Goal: Copy each line exactly. Leave nothing out.

---- Data supplied

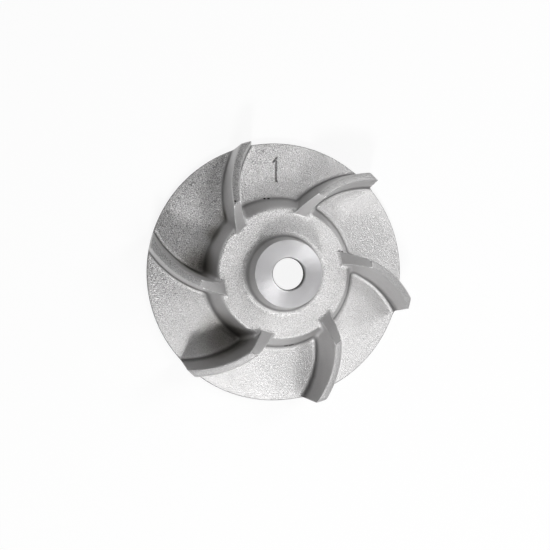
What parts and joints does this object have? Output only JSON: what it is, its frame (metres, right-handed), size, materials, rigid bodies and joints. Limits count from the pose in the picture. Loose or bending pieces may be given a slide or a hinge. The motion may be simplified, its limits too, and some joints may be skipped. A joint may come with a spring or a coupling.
{
  "type": "pump impeller",
  "caption": "Semi-open centrifugal pump impeller: round back disc, hub with raised bored boss and backswept vanes, one shot-blasted light metal casting.",
  "frame": {"origin": "centre of the casting at its back face, on the bore's axis", "axes": "+Z along the bore axis, from the back face towards the vanes and the boss; the centre of one vane's arcs lies on +Y"},
  "size_m": [0.104, 0.104, 0.0303],
  "materials": {
    "casting": "shot-blasted casting"
  },
  "bodies": {
    "root": {"impeller": "casting"}
  },
  "joints": []
}
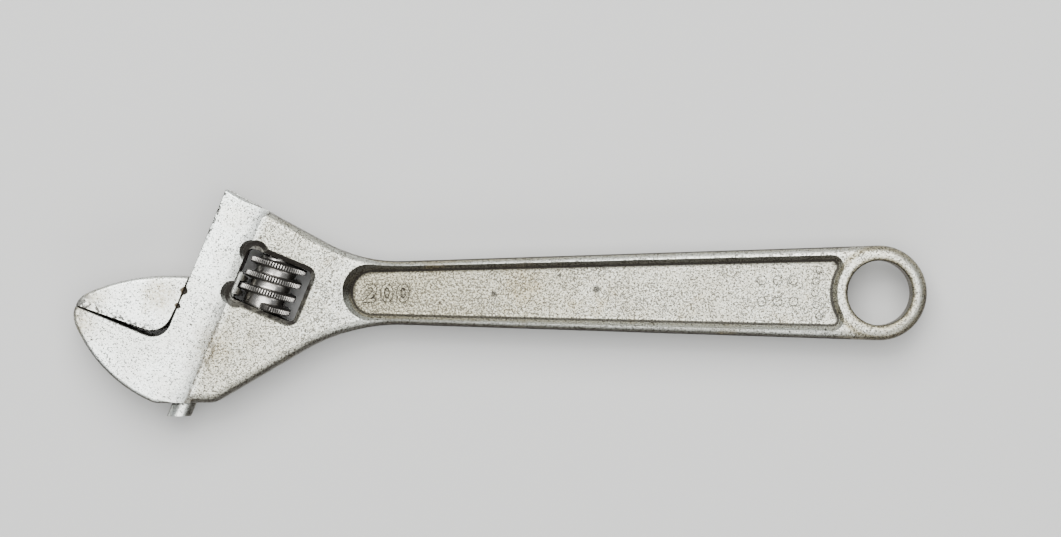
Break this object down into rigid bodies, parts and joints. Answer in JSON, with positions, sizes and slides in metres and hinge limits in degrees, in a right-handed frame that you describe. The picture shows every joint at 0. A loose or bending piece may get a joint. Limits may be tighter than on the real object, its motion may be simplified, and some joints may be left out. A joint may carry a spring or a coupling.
{
  "type": "adjustable wrench",
  "caption": "Open-end adjustable wrench: forged body with fixed jaw, hanging ring and sunk handle panel, sliding jaw on a rack rail, knurled worm in a window of the head.",
  "frame": {"origin": "centre of the hanging hole, halfway through the thickness of the ring", "axes": "+X along the handle, from the jaws to the hanging end; +Y to the side the movable jaw opens towards; +Z out of the upper face"},
  "size_m": [0.2051, 0.0546, 0.014],
  "materials": {
    "forged_steel": "worn satin plating over a drop forging, speckled with fine pits",
    "jaw_steel": "ground flat, worn satin plating with light brown stains",
    "worm_steel": "bright turned steel with a fine straight knurl on the crests",
    "pin_steel": "plain ground steel",
    "spring_steel": "drawn spring wire"
  },
  "bodies": {
    "frame": {"body": "forged_steel", "worm_pin": "pin_steel", "worm_spring": "spring_steel"},
    "jaw": {"movable_jaw": "jaw_steel"},
    "worm": {"worm": "worm_steel"}
  },
  "joints": [
    {"name": "worm_spin", "type": "hinge", "parent": "frame", "child": "worm", "pos_m": [-0.14674, 0.00203, 0], "axis": [-0.3827, -0.9239, 0], "range_deg": [0, 2521]},
    {"name": "jaw_slide", "type": "slide", "parent": "frame", "child": "jaw", "axis": [0.3827, 0.9239, 0], "range_m": [0, 0.0245]}
  ],
  "couplings": [
    {"joint": "worm_spin", "follows": "jaw_slide", "rad_per_m": 1795.2}
  ]
}
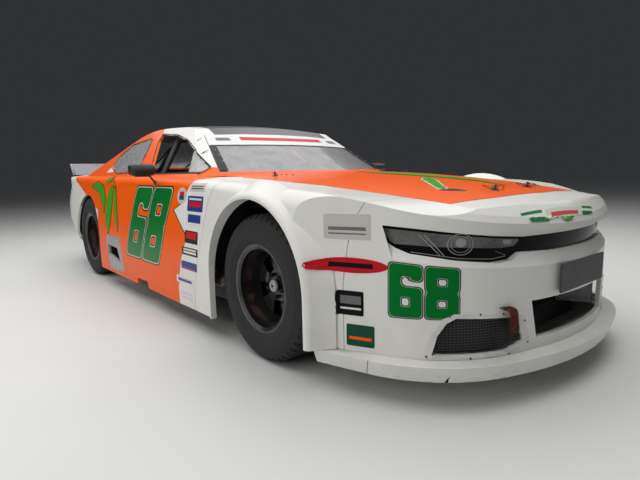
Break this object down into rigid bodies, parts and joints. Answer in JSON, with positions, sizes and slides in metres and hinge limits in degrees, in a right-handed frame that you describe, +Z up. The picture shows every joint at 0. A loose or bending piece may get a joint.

--------

Answer to this exercise:
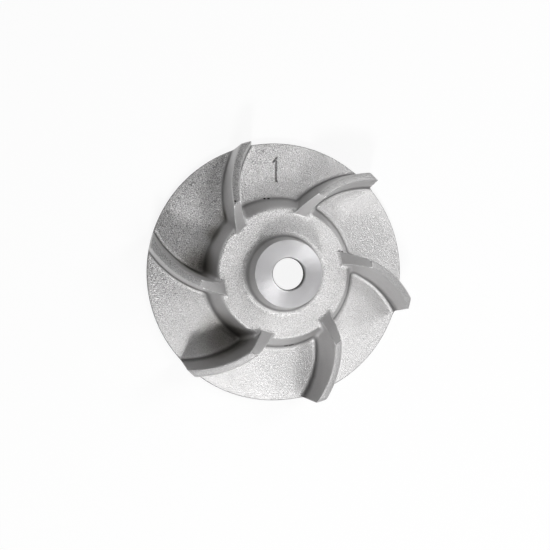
What parts and joints does this object have? Output only JSON: what it is, its frame (metres, right-handed), size, materials, rigid bodies and joints. Limits count from the pose in the picture. Loose or bending pieces may be given a slide or a hinge. The motion may be simplified, its limits too, and some joints may be skipped. A joint may come with a spring or a coupling.
{
  "type": "pump impeller",
  "caption": "Semi-open centrifugal pump impeller: round back disc, hub with raised bored boss and backswept vanes, one shot-blasted light metal casting.",
  "frame": {"origin": "centre of the casting at its back face, on the bore's axis", "axes": "+Z along the bore axis, from the back face towards the vanes and the boss; the centre of one vane's arcs lies on +Y"},
  "size_m": [0.104, 0.104, 0.0303],
  "materials": {
    "casting": "shot-blasted casting"
  },
  "bodies": {
    "root": {"impeller": "casting"}
  },
  "joints": []
}
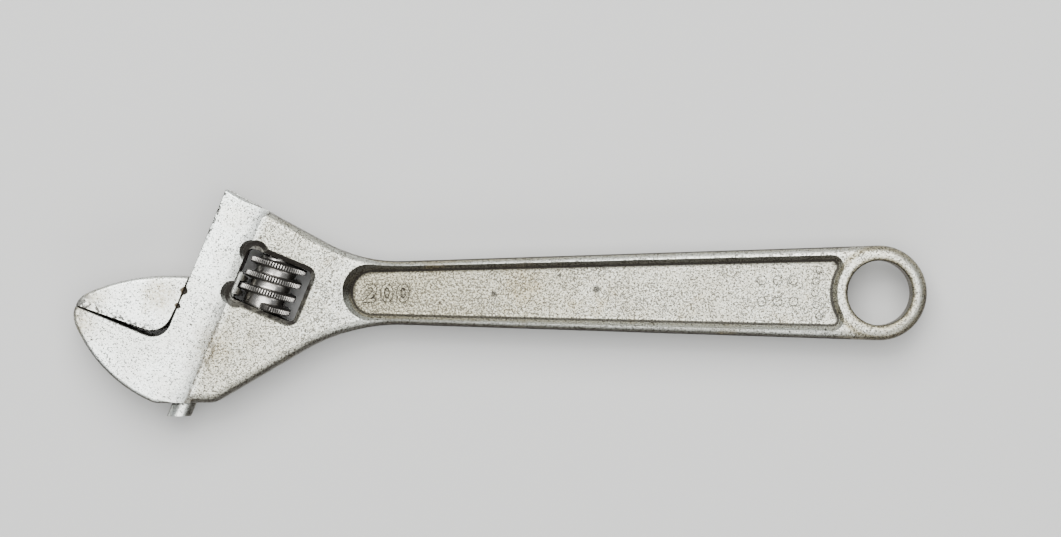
Break this object down into rigid bodies, parts and joints. Answer in JSON, with positions, sizes and slides in metres and hinge limits in degrees, in a right-handed frame that you describe. The picture shows every joint at 0. A loose or bending piece may get a joint. Limits may be tighter than on the real object, its motion may be simplified, and some joints may be left out. A joint may carry a spring or a coupling.
{
  "type": "adjustable wrench",
  "caption": "Open-end adjustable wrench: forged body with fixed jaw, hanging ring and sunk handle panel, sliding jaw on a rack rail, knurled worm in a window of the head.",
  "frame": {"origin": "centre of the hanging hole, halfway through the thickness of the ring", "axes": "+X along the handle, from the jaws to the hanging end; +Y to the side the movable jaw opens towards; +Z out of the upper face"},
  "size_m": [0.2051, 0.0546, 0.014],
  "materials": {
    "forged_steel": "worn satin plating over a drop forging, speckled with fine pits",
    "jaw_steel": "ground flat, worn satin plating with light brown stains",
    "worm_steel": "bright turned steel with a fine straight knurl on the crests",
    "pin_steel": "plain ground steel",
    "spring_steel": "drawn spring wire"
  },
  "bodies": {
    "frame": {"body": "forged_steel", "worm_pin": "pin_steel", "worm_spring": "spring_steel"},
    "jaw": {"movable_jaw": "jaw_steel"},
    "worm": {"worm": "worm_steel"}
  },
  "joints": [
    {"name": "worm_spin", "type": "hinge", "parent": "frame", "child": "worm", "pos_m": [-0.14674, 0.00203, 0], "axis": [-0.3827, -0.9239, 0], "range_deg": [0, 2521]},
    {"name": "jaw_slide", "type": "slide", "parent": "frame", "child": "jaw", "axis": [0.3827, 0.9239, 0], "range_m": [0, 0.0245]}
  ],
  "couplings": [
    {"joint": "worm_spin", "follows": "jaw_slide", "rad_per_m": 1795.2}
  ]
}
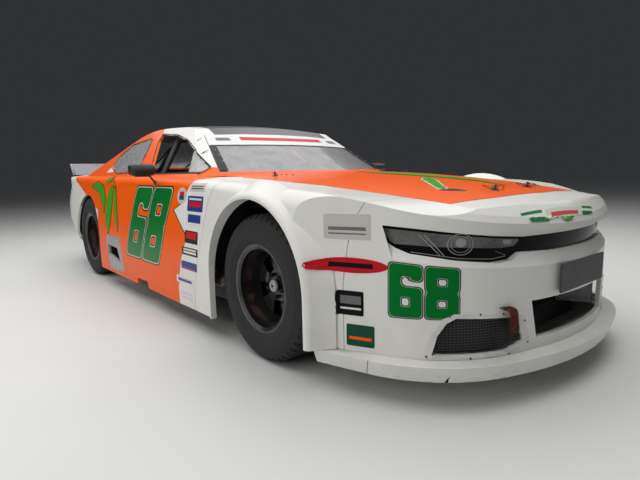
Break this object down into rigid bodies, parts and joints. Answer in JSON, with positions, sizes and slides in metres and hinge limits in degrees, in a right-handed frame that you describe, +Z up. The picture shows every joint at 0. A loose or bending piece may get a joint.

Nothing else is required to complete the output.